__Task instructions__: Copy out every line in which the string "this" occurs.

[3D code data]
==================================================

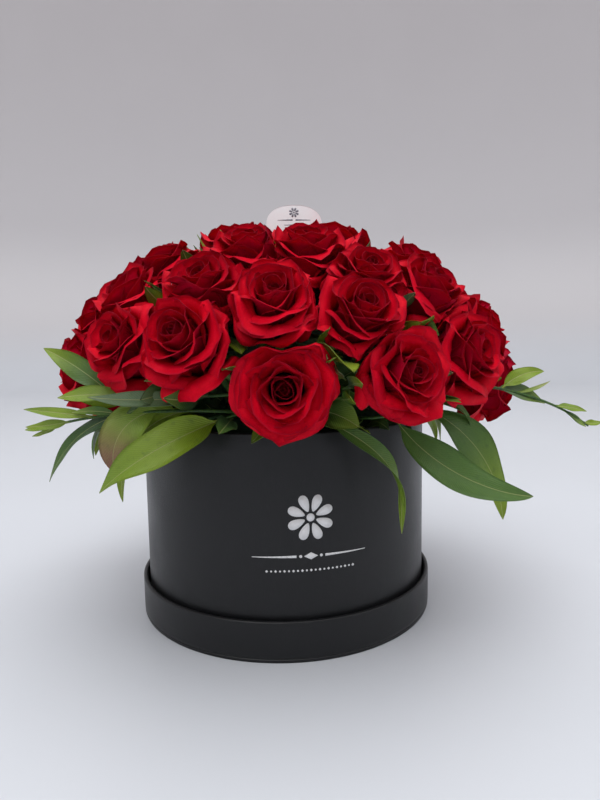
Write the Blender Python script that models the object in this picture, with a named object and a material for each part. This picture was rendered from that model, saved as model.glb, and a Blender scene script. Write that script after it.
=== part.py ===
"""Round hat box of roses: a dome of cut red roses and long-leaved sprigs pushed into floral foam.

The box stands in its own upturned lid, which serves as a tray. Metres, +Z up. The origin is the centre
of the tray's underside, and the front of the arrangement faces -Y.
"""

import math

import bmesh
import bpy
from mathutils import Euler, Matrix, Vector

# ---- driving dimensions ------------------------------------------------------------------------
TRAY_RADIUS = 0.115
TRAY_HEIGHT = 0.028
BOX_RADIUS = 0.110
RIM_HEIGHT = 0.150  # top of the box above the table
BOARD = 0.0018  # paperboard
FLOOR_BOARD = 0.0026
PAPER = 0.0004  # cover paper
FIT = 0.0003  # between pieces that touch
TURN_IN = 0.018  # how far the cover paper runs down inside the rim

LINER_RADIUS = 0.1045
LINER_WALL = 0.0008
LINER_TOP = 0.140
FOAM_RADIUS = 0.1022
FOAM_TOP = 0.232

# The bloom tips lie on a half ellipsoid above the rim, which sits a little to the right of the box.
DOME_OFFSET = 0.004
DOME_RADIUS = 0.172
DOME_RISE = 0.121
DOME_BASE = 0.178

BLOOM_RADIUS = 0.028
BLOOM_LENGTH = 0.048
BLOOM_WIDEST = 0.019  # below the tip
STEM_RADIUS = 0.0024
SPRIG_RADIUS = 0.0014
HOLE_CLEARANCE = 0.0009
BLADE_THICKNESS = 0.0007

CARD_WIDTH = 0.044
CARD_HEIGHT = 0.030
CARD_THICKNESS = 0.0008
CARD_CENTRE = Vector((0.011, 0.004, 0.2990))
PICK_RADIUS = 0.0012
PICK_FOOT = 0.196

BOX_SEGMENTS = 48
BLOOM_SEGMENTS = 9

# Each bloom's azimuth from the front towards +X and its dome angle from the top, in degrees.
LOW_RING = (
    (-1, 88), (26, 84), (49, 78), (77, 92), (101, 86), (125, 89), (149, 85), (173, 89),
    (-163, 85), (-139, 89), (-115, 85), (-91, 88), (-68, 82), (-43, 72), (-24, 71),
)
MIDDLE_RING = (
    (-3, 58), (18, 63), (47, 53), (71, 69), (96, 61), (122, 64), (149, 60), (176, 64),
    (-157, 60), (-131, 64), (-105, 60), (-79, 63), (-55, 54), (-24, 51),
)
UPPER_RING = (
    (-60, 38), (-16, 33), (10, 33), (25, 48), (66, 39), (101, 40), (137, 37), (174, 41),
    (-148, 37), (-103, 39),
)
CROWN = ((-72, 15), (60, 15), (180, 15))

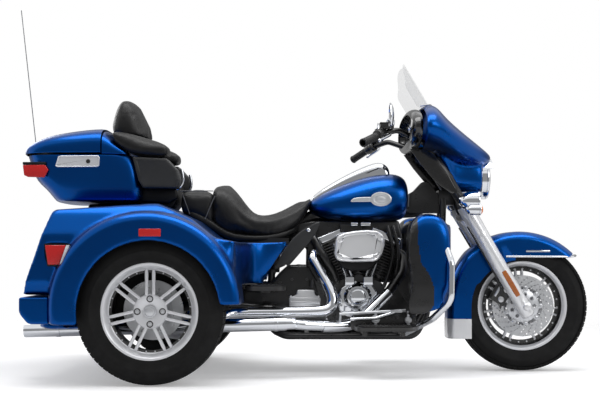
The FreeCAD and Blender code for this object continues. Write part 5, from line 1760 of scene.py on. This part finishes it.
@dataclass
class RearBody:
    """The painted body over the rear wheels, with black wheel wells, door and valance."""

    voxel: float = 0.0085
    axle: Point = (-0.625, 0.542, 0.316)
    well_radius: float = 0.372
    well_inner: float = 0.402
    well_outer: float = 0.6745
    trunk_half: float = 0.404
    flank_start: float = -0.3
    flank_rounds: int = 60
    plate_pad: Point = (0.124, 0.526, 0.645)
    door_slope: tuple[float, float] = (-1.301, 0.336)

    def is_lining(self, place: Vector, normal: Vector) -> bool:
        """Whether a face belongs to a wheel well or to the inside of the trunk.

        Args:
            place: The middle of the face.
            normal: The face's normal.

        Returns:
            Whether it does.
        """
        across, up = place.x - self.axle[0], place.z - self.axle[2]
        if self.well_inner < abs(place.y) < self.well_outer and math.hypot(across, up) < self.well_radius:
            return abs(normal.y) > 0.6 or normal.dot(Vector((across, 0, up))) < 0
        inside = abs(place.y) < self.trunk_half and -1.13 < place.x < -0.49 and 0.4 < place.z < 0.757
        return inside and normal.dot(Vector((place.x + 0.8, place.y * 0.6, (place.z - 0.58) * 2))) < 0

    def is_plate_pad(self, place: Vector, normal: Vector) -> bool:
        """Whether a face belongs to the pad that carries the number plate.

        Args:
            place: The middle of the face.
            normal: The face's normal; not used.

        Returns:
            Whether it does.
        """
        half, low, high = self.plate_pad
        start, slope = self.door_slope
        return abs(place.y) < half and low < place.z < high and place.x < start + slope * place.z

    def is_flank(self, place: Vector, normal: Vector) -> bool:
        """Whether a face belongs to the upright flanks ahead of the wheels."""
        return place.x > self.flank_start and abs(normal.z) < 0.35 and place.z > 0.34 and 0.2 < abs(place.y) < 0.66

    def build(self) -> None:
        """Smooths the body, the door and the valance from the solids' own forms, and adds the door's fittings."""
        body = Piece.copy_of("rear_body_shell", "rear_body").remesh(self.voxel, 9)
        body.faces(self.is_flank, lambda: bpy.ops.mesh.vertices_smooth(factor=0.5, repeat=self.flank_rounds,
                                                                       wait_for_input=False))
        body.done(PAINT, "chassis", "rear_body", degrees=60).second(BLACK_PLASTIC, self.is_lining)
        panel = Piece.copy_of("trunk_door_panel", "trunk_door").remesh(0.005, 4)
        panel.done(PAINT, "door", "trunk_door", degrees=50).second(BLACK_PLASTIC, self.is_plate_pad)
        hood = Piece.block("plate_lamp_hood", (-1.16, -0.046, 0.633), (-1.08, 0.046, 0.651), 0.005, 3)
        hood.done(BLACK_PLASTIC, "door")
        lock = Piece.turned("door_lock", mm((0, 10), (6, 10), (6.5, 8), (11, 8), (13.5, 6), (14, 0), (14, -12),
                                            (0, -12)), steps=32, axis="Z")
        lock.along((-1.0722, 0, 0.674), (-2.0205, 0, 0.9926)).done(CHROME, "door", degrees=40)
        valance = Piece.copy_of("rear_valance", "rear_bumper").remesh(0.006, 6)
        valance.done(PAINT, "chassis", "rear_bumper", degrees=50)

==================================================

__Final result__:
Write the Blender Python script that models the object in this picture, with a named object and a material for each part. This picture was rendered from that model, saved as model.glb, and a Blender scene script. Write that script after it.
The FreeCAD and Blender code for this object continues. Write part 5, from line 1760 of scene.py on. This part finishes it.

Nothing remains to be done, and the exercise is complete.